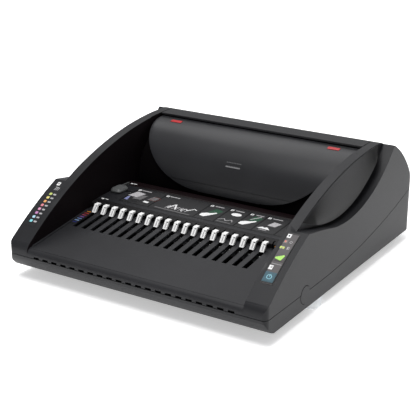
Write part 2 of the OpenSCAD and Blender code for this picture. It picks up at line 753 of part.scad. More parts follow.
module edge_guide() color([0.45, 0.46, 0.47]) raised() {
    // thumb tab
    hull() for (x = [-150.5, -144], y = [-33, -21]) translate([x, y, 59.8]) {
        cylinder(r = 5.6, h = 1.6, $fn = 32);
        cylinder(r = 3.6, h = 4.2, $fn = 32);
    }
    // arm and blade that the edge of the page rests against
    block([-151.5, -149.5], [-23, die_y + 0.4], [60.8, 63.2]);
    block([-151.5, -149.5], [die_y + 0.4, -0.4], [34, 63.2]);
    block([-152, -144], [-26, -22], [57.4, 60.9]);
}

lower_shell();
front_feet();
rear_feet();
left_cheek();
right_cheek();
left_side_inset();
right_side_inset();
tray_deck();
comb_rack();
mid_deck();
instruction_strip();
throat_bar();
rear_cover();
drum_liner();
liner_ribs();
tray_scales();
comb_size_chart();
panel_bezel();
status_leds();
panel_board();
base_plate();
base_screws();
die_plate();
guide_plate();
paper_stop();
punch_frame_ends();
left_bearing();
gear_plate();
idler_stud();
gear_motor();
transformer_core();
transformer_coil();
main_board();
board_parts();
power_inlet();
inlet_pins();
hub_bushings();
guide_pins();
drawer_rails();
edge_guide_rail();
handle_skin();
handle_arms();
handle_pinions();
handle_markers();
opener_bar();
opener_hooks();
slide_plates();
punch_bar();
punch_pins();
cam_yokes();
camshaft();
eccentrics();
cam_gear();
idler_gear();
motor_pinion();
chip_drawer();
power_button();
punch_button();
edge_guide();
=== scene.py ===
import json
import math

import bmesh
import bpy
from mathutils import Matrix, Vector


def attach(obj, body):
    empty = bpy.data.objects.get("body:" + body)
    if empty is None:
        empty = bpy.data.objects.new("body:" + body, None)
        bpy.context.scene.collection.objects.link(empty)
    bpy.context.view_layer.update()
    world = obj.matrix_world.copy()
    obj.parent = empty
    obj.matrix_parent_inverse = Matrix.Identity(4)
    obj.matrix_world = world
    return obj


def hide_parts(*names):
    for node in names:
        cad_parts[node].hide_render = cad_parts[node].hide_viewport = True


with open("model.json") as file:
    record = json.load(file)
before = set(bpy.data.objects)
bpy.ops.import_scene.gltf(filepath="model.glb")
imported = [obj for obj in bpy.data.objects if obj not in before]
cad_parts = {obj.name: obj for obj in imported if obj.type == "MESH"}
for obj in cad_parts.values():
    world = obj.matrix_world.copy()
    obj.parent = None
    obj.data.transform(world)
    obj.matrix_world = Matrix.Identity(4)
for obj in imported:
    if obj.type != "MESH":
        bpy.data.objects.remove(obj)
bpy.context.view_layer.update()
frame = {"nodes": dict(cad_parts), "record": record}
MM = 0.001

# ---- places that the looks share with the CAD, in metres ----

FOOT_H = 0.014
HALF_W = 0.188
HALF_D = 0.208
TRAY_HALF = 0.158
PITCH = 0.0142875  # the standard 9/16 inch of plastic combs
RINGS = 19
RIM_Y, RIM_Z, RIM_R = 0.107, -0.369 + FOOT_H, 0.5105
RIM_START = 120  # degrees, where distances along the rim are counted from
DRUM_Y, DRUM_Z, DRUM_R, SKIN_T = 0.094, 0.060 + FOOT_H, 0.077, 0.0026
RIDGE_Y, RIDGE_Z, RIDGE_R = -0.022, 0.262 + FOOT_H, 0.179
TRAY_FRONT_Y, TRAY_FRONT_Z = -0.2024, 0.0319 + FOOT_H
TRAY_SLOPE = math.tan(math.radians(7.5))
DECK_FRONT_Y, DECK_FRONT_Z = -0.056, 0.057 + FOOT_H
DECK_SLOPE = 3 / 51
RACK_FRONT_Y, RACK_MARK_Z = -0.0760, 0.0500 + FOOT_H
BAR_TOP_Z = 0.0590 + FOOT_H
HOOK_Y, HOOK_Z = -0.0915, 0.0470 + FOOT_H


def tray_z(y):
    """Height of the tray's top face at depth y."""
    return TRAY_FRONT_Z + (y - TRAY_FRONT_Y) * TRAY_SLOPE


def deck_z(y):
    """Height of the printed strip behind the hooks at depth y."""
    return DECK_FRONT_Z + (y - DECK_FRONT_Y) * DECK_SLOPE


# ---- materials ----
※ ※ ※
## Written instruction
Looking at the data above, return every line from the one with "lower_shell();" down to the one with "for node in", exactly and inclusively.

## Written solution
lower_shell();
front_feet();
rear_feet();
left_cheek();
right_cheek();
left_side_inset();
right_side_inset();
tray_deck();
comb_rack();
mid_deck();
instruction_strip();
throat_bar();
rear_cover();
drum_liner();
liner_ribs();
tray_scales();
comb_size_chart();
panel_bezel();
status_leds();
panel_board();
base_plate();
base_screws();
die_plate();
guide_plate();
paper_stop();
punch_frame_ends();
left_bearing();
gear_plate();
idler_stud();
gear_motor();
transformer_core();
transformer_coil();
main_board();
board_parts();
power_inlet();
inlet_pins();
hub_bushings();
guide_pins();
drawer_rails();
edge_guide_rail();
handle_skin();
handle_arms();
handle_pinions();
handle_markers();
opener_bar();
opener_hooks();
slide_plates();
punch_bar();
punch_pins();
cam_yokes();
camshaft();
eccentrics();
cam_gear();
idler_gear();
motor_pinion();
chip_drawer();
power_button();
punch_button();
edge_guide();
=== scene.py ===
import json
import math

import bmesh
import bpy
from mathutils import Matrix, Vector


def attach(obj, body):
    empty = bpy.data.objects.get("body:" + body)
    if empty is None:
        empty = bpy.data.objects.new("body:" + body, None)
        bpy.context.scene.collection.objects.link(empty)
    bpy.context.view_layer.update()
    world = obj.matrix_world.copy()
    obj.parent = empty
    obj.matrix_parent_inverse = Matrix.Identity(4)
    obj.matrix_world = world
    return obj


def hide_parts(*names):
    for node in names:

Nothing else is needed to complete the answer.